Mid-century design – design elements in vogue circa the 1950s, when the Parade of Homes was founded in central Ohio – was the theme of this year’s parade, and each builder was asked to find ways to incorporate it.
The long front porch has three entrances: double doors that lead into the foyer, a single door that leads into the foyer and an entrance into the study next to the foyer. The back patio is impressive too, with a waterfall feature, a fire pit and steps down to the yard.
In the foyer is an open dining area complete with buffet, board-and-batten siding, transoms and an overall look reminiscent of Frank Lloyd Wright’s designs, which help emphasize the focus on mid-century design. The chandelier positioned over the table in the dining area is a brand-new design visitors are unlikely to see elsewhere, says decorator Mary Shipley-Smith of Mary Shipley Interiors.
At the back of the first floor, the kitchen connects seamlessly to the hearth room on one side and the living room on the other. All sport the first floor’s signature flooring: manufactured hardwood, designed to mimic the look of reclaimed wood.
“It’s like the floor of your favorite tavern,” says Lori Steiner of Truberry.
The kitchen itself is a sight to behold, with its high-reaching cabinets, built-in appliances, multi-level island and four seating areas – stools along both island countertop levels, an even lower countertop for seating and a reclaimed barn wood table with wooden chairs and a reclaimed wood bench. A trough sink, wine refrigerator and dishwasher are built into the island, while a gas stove, a vessel sink, cookbook shelves, a convection microwave and a refrigerator are part of the outer counter.
“The stone is practically restaurant-grade,” Steiner says.

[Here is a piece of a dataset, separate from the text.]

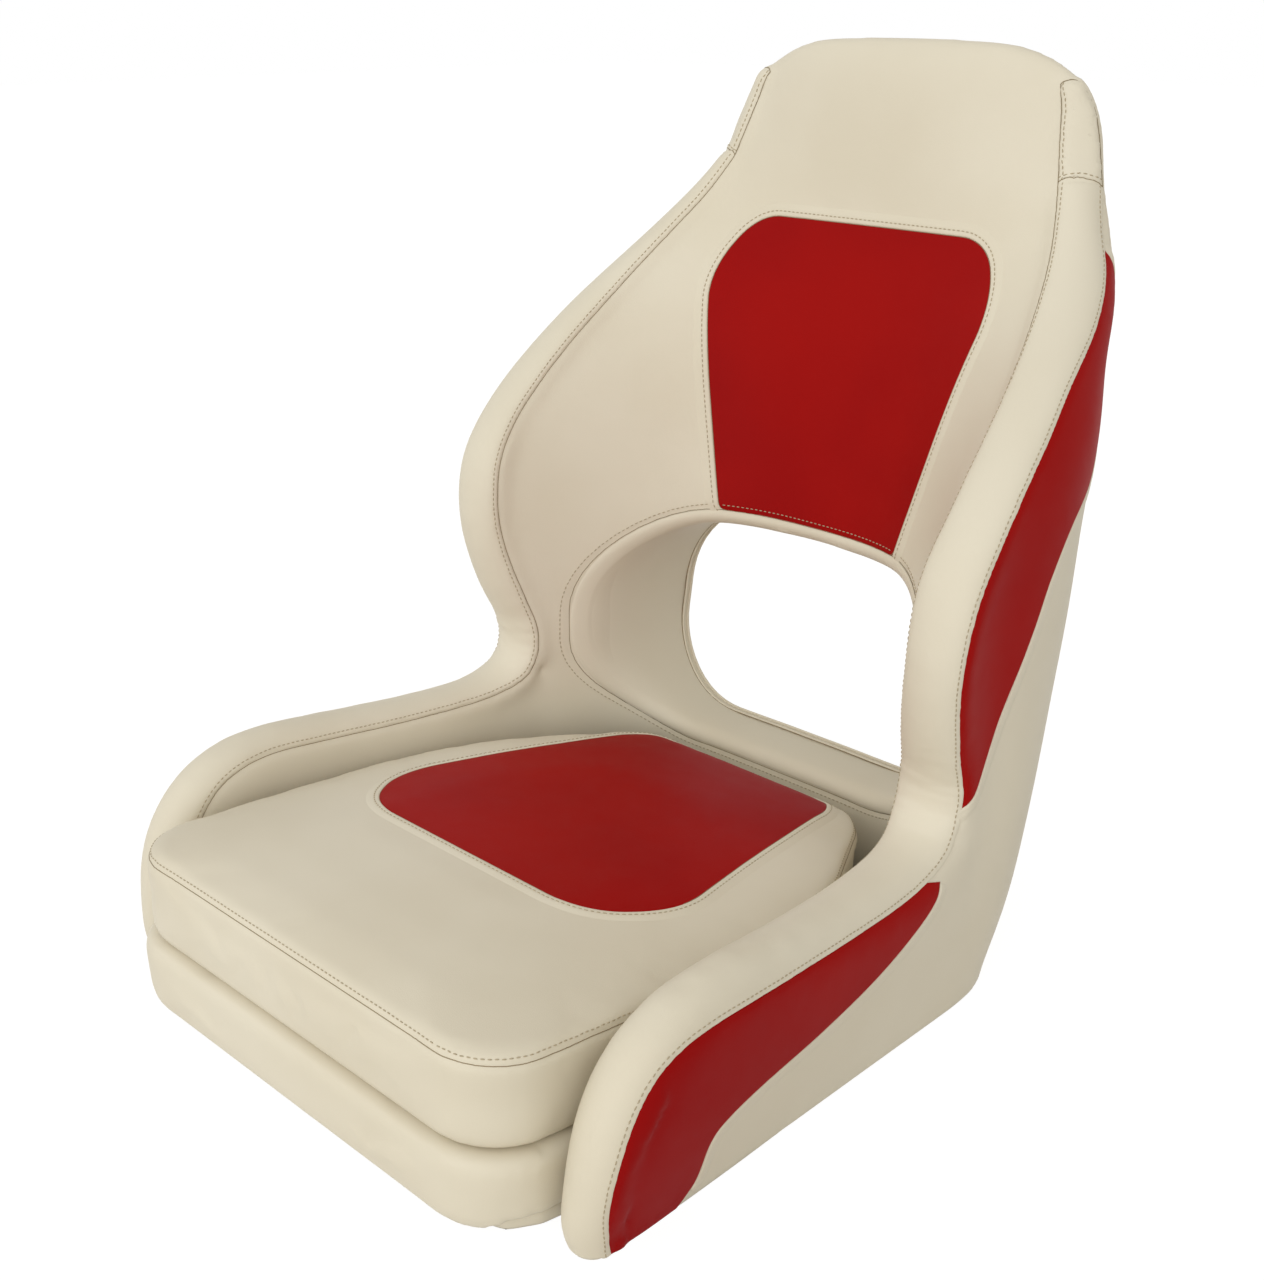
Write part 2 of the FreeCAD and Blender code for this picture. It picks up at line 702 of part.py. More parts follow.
def hinge_arms():
    """Steel arms from the squab board to the pivots, with their wood screws."""
    arms = []
    screws = []
    for side in (-1, 1):
        inner = side * (hinge_half_span - hinge_sheet - pivot_clearance * 2)
        x0 = min(inner, inner - side * hinge_sheet)
        x1 = x0 + hinge_sheet
        profile = [
            (arm_front, board_top(arm_front)),
            (arm_rise, board_top(arm_rise)),
            (hinge_back, hinge_height - ear_half_width),
            (hinge_back, hinge_height + ear_half_width - 2.0),
            (arm_front, board_top(arm_front) + arm_web_height),
        ]
        wire = Part.makePolygon([point(x0, y, z) for y, z in profile + profile[:1]])
        web = Part.Face(wire).extrude(Vector(hinge_sheet, 0, 0))
        eye = rod(x0, hinge_y, hinge_height, ear_half_width, hinge_sheet, (1, 0, 0))
        foot_in = x0 - foot_width if side > 0 else x1
        foot_face = [
            point(foot_in, arm_front, board_top(arm_front)),
            point(foot_in + foot_width, arm_front, board_top(arm_front)),
            point(foot_in + foot_width, arm_foot_end, board_top(arm_foot_end)),
            point(foot_in, arm_foot_end, board_top(arm_foot_end)),
        ]
        wire = Part.makePolygon(foot_face + foot_face[:1])
        foot = Part.Face(wire).extrude(Vector(0, 0, hinge_sheet))
        arm = web.fuse(eye).fuse(foot).removeSplitter()
        hole = rod(x0 - 1, hinge_y, hinge_height, pivot_radius + bush_wall, hinge_sheet + 2, (1, 0, 0))
        arm = arm.cut(hole)
        for setback in ARM_SCREWS:
            x = foot_in + foot_width / 2
            y = front + setback
            z = board_top(setback) + hinge_sheet
            shank = rod(x, y, z - board_thickness - hinge_sheet + 2.0, screw_radius,
                        board_thickness + hinge_sheet - 2.0)
            head = rod(x, y, z, screw_head_radius, screw_head_height)
            screw = shank.fuse(head)
            arm = arm.cut(screw)
            screws.append(screw)
        arms.append(arm)
    return arms, group(screws)


def hinge_fixed():
    """Brackets on the floor of the shell, their screws, pivot bolts, nuts and bushes."""
    brackets = []
    screws = []
    bolts = []
    nuts = []
    bushes = []
    seat = floor_thickness
    for side in (-1, 1):
        outer = side * hinge_half_span
        x0 = min(outer, outer + side * hinge_sheet)
        web = box(x0, x0 + hinge_sheet, hinge_y - ear_half_width, hinge_y + ear_half_width,
                  seat, hinge_height)
        eye = rod(x0, hinge_y, hinge_height, ear_half_width, hinge_sheet, (1, 0, 0))
        foot_x0 = x0 + hinge_sheet if side > 0 else x0 - 24.0
        foot = box(foot_x0, foot_x0 + 24.0, hinge_y - 24.0, hinge_y + 24.0, seat, seat + hinge_sheet)
        bracket = web.fuse(eye).fuse(foot).removeSplitter()
        bracket = bracket.cut(rod(x0 - 1, hinge_y, hinge_height, pivot_radius,
                                  hinge_sheet + 2, (1, 0, 0)))
        for dy in (-15.0, 15.0):
            x = foot_x0 + 12.0
            bracket = bracket.cut(rod(x, hinge_y + dy, seat - 1, screw_radius, hinge_sheet + 2))
            head = rod(x, hinge_y + dy, seat + hinge_sheet, screw_head_radius, screw_head_height)
            shank = rod(x, hinge_y + dy, seat - 8.0, screw_radius, 8.0 + hinge_sheet)
            screws.append(head.fuse(shank))
        brackets.append(bracket)
        arm_far = side * (hinge_half_span - 2 * hinge_sheet - pivot_clearance * 4)
        outside = side * (hinge_half_span + hinge_sheet)
        length = abs(outside - arm_far)
        low = min(outside, arm_far)
        shank = rod(low, hinge_y, hinge_height, pivot_radius, length, (1, 0, 0))
        head_x = outside if side > 0 else outside - head_height
        head = rod(head_x, hinge_y, hinge_height, head_radius, head_height, (1, 0, 0))
        bolts.append(shank.fuse(head))
        nut_x = arm_far - head_height if side > 0 else arm_far
        nuts.append(rod(nut_x, hinge_y, hinge_height, head_radius, head_height, (1, 0, 0)))
        arm_inner = side * (hinge_half_span - hinge_sheet - pivot_clearance * 2)
        bush_x = min(arm_inner, arm_inner - side * hinge_sheet)
        tube = rod(bush_x, hinge_y, hinge_height, pivot_radius + bush_wall, hinge_sheet, (1, 0, 0))
        bore = rod(bush_x - 1, hinge_y, hinge_height, pivot_radius + pivot_clearance,
                   hinge_sheet + 2, (1, 0, 0))
        bushes.append(tube.cut(bore))
    return brackets, group(screws), group(bolts), group(nuts), group(bushes)


def lower_cushion():
    """Fixed lower tier; its front lip covers the front edge of the floor."""
    rear_setback = 372.0
    half = [
        (squab_half_width, -tier_proud), (arm_in_front - side_gap, 98.0),
        (arm_in_middle - side_gap, 180.0), (200.0, 336.0), (191.0, rear_setback),
    ]

    def low(_):
        return 0.5

    def high(setback):
        return squab_base(setback) - soft_gap

    profile = [(0.0, 8.0, 0.0, 0.0), (0.07, 3.5, 0.0, 0.0), (0.2, 1.0, 0.0, 0.0),
               (0.5, 0.5, 0.0, 0.0), (0.84, 0.0, 0.0, 0.0), (0.95, 1.5, 0.0, 0.0),
               (1.0, 5.0, 0.0, 0.0)]
    pad = cushion(half, squab_corner, low, high, profile)
    under = box(-300, 300, front + floor_front_setback - side_gap, front + 700, -1, floor_thickness)
    pad = pad.cut(under)
    recess = plate_size / 2 + side_gap
    depth = floor_thickness + plate_thickness + nut_flange + side_gap
    return pad.cut(box(-recess, recess, -recess, recess, 0, depth))


def floor_hardware():
    """Spreader plate on the floor, the threaded nuts through it and its screws."""
    half = plate_size / 2
    seat = floor_thickness
    plate = box(-half, half, -half, half, seat, seat + plate_thickness)
    plate = plate.makeFillet(12.0, [edge for edge in plate.Edges
                                    if abs(edge.Vertexes[0].Z - edge.Vertexes[-1].Z) > 1.0])
    nuts = []
    for x, y in bolt_places():
        plate = plate.cut(rod(x, y, seat - 1, nut_barrel_radius + pivot_clearance,
                              plate_thickness + 2))
        barrel = rod(x, y, 0.0, nut_barrel_radius, seat + plate_thickness)
        flange = rod(x, y, seat + plate_thickness, nut_flange_radius, nut_flange)
        bore = rod(x, y, -1, bolt_hole_radius, seat + plate_thickness + nut_flange + 2)
        nuts.append(barrel.fuse(flange).cut(bore))
    screws = []
    for x in (-1, 1):
        for y in (-1, 1):
            place = half - 14.0
            plate = plate.cut(rod(x * place, y * place, seat - 1, screw_radius, plate_thickness + 2))
            head = rod(x * place, y * place, seat + plate_thickness, screw_head_radius, nut_flange)
            shank = rod(x * place, y * place, seat - 7.0, screw_radius, 7.0 + plate_thickness)
            screws.append(head.fuse(shank))
    return plate, group(nuts), group(screws)


def build():
    right_band = strip(BAND, band_depth)
    right_gusset = strip(GUSSET, gusset_depth).cut(right_band)
    parts = bucket(right_band, right_gusset)
    parts["wing_band_right"] = right_band
    parts["wing_band_left"] = mirrored(right_band)
    parts["headrest_gusset_right"] = right_gusset
    parts["headrest_gusset_left"] = mirrored(right_gusset)
    parts["lower_cushion"] = lower_cushion()
    parts.update(squab_parts())
    brackets, bracket_screws, bolts, nuts, bushes = hinge_fixed()
    parts["hinge_bracket_left"], parts["hinge_bracket_right"] = brackets
    parts["bracket_screws"] = bracket_screws
    parts["pivot_bolts"] = bolts
    parts["pivot_nuts"] = nuts
    parts["pivot_bushes"] = bushes
    plate, tee_nuts, plate_screws = floor_hardware()
    parts["spreader_plate"] = plate
    parts["tee_nuts"] = tee_nuts
    parts["plate_screws"] = plate_screws
    parts["seat_shell"] = parts["seat_shell"].cut(bracket_screws).cut(plate_screws)
    parts["squab_board"] = parts["squab_board"].cut(parts["arm_screws"])
    return parts


def write(parts):
    os.makedirs("parts", exist_ok=True)
    for name, shape in sorted(parts.items()):
        solids = shape.Solids
        good = shape.isValid()
        volume = round(shape.Volume / 1000.0, 1)
        print(name, len(solids), "solids", volume, "cm3", "valid" if good else "BAD")
        out = solids[0] if len(solids) == 1 else Part.makeCompound(solids)
        out.exportStep("parts/" + name + ".step")


write(build())
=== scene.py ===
"""Looks of the upholstered helm seat: smooth ivory vinyl, red panels, topstitching."""

import bisect
import math

import bmesh
import bpy
from mathutils import Matrix, Vector
from mathutils.bvhtree import BVHTree
from mathutils.kdtree import KDTree
from mathutils.noise import noise


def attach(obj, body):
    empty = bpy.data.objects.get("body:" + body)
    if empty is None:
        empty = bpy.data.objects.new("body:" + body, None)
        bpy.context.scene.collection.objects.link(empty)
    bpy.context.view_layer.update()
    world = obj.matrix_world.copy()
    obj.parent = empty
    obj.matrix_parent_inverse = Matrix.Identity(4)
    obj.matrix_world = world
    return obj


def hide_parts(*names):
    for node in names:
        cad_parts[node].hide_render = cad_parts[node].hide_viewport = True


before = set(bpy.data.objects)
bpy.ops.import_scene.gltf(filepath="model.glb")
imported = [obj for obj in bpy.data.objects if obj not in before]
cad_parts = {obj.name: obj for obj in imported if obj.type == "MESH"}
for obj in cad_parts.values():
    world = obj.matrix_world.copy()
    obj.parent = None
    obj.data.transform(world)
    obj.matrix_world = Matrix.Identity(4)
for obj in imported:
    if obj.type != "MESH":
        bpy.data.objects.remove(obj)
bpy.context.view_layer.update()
MM = 0.001
FRONT = -250.0                # front edge of the squab, behind which setbacks are measured
SIDES = ((-1, "left"), (1, "right"))

# Sizes of the covers and the sewing, millimetres
SKIN_VOXEL = 3.6
SKIN_ROUNDS = 9               # rounds of smoothing after the remesh
PAD_VOXEL = 4.5
PAD_ROUNDS = 2
PAD_CAP = 2.0                 # how far pressure may move a point of a cushion
FLOOR_GAP = 0.2
FOOT_DROP = 10.0              # the bucket's foot is drawn down by this, and pressed flat later
FOOT_REACH = 0.6
FOOT_ROUND = 4.5              # the lower cushion's bottom edge is drawn down over this height
SOLID_WELD = 0.02             # points nearer than this are one, in solids, sheets and lofts
SHEET_WELD = 0.05
LOFT_WELD = 0.01
SEAM_DEPTH = 0.8              # how far a seam draws the foam in, and how wide that reaches
SEAM_WIDTH = 2.2
BOXING_WIDTH = 2.4
PANEL_RISE = 0.8              # how far a panel stands proud away from its seams
SHELL_COVER = 0.7             # least thickness of cover over the moulded shell
COVER_LIFTS = (1.4, 1.0, 0.6)  # how much more than that before each round of smoothing
COVER_REACH = 9.0             # and how near to the shell it is looked after
EDGE_STEPS = (0.0, 0.15, 0.35, 0.6, 1.0, 1.6, 2.4, 3.2, 4.2, 5.4, 7.0, 9.0)
STITCH_STEP = 8               # the step on which the stitches lie
PANEL_LIFT = 0.65             # red panels lie this far over the foam
SIDE_LIFT = 0.9               # those on the wings and arms a little further
TIP_SINK = 0.45               # but less by this at their tips at the waist
PANEL_TUCK = 0.8              # how far a panel runs on under its border
LIP_RISE = 1.35               # turned edges lie this far over the foam
LIP_SUNK = 0.3                # and end this far in it
LIP_FADE = 5.0                # the open ends of a turned edge sink in over this length
LIP_SETTLE = 6.5              # and its far side over this width
STITCH_PITCH = 4.2
STITCH_INSET = 4.2            # row of stitches from its edge
THREAD = 0.48                 # radius of a stitch
SEAM_SHADOW = 0.3               # radii of the dark lines of painted shadow in seams and at turned edges
PANEL_SHADOW = 0.22
SIDE_SHADOW = 0.2
PIPING_SHADOW = 0.45
# the lines of painted shadow lie this far in from a red panel's edge
SHADOW_INSET = 0.1
WINDOW_ROLL = 13.0            # seam round the window, from its edge
ROLL_REACH = 20.0             # the edge of the window is smoothed as far as this
ROLL_ROUNDS = 14
RING_WIDTH = 12.0
PIPING = 1.3

# Numbers of spots, rows and rings
SEAM_SPOTS = 900
OUTLINE_SPOTS = 420
BAND_ROWS = 460
GUSSET_ROWS = 70
SECTION_SPOTS = 49
PANEL_RINGS = 26
SIDE_ROWS = 190
SIDE_COLUMNS = 37
TIP_ROWS = 14                 # rows over which the tip of a side panel is let down
SIDE_EDGE_SPOTS = 260
BOXING_SPOTS = 1200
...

The living room has also been termed the “wine room” by designers thanks to the built-in shelves for wine bottles. The shelves flow around a long, horizontal stone fireplace, and a library-style sliding ladder allows easy access to the top-shelf bottles.
The hearth room lives up to its name with a sizable wood-burning fireplace, and also features a 52-inch flat-screen TV and study stations for children to use for homework.
Close to the entrance from the sizable three-car garage are a powder room, a walk-in pantry and a mud room.
Four bedrooms define the second floor.
Two of them, a girl’s room and a boy’s room, are connected by a Jack and Jill bath complete with a fish tank visible from the shower. The girl’s room is painted a butter yellow, with mermaid designs painted around the ceiling fan; the boy’s room has a deep-sea theme and a rolling desk that fits over the bed.
The master bedroom is decked out with all manner of attractions – a queen-size bed, a sizable flat-screen TV, two bucket chairs at the foot of the bed for comfortable TV watching, two windows on either side of the bed and one big window facing the treed back yard.
“It’s like your own personal tree house,” Steiner says.
The master bathroom is impressive as well. The huge shower with glass walls and an open back catches the eye, but the bathroom also contains a compartmentalized toilet, a drying area with spa bench, a counter with two sinks and two mirrors separated by a cabinet in the middle, and a door to the walk-in closet – which also connects to the bedroom and is loaded with build-ins.
A guest room featuring a bed with a huge, curved wooden bedstead comes equipped with its own bathroom.
Also on the second floor is a laundry room complete with built-ins and several more examples of mid-century design, including a craft area, a brightly colored wine rack, a 1950s-era bench and mason jars.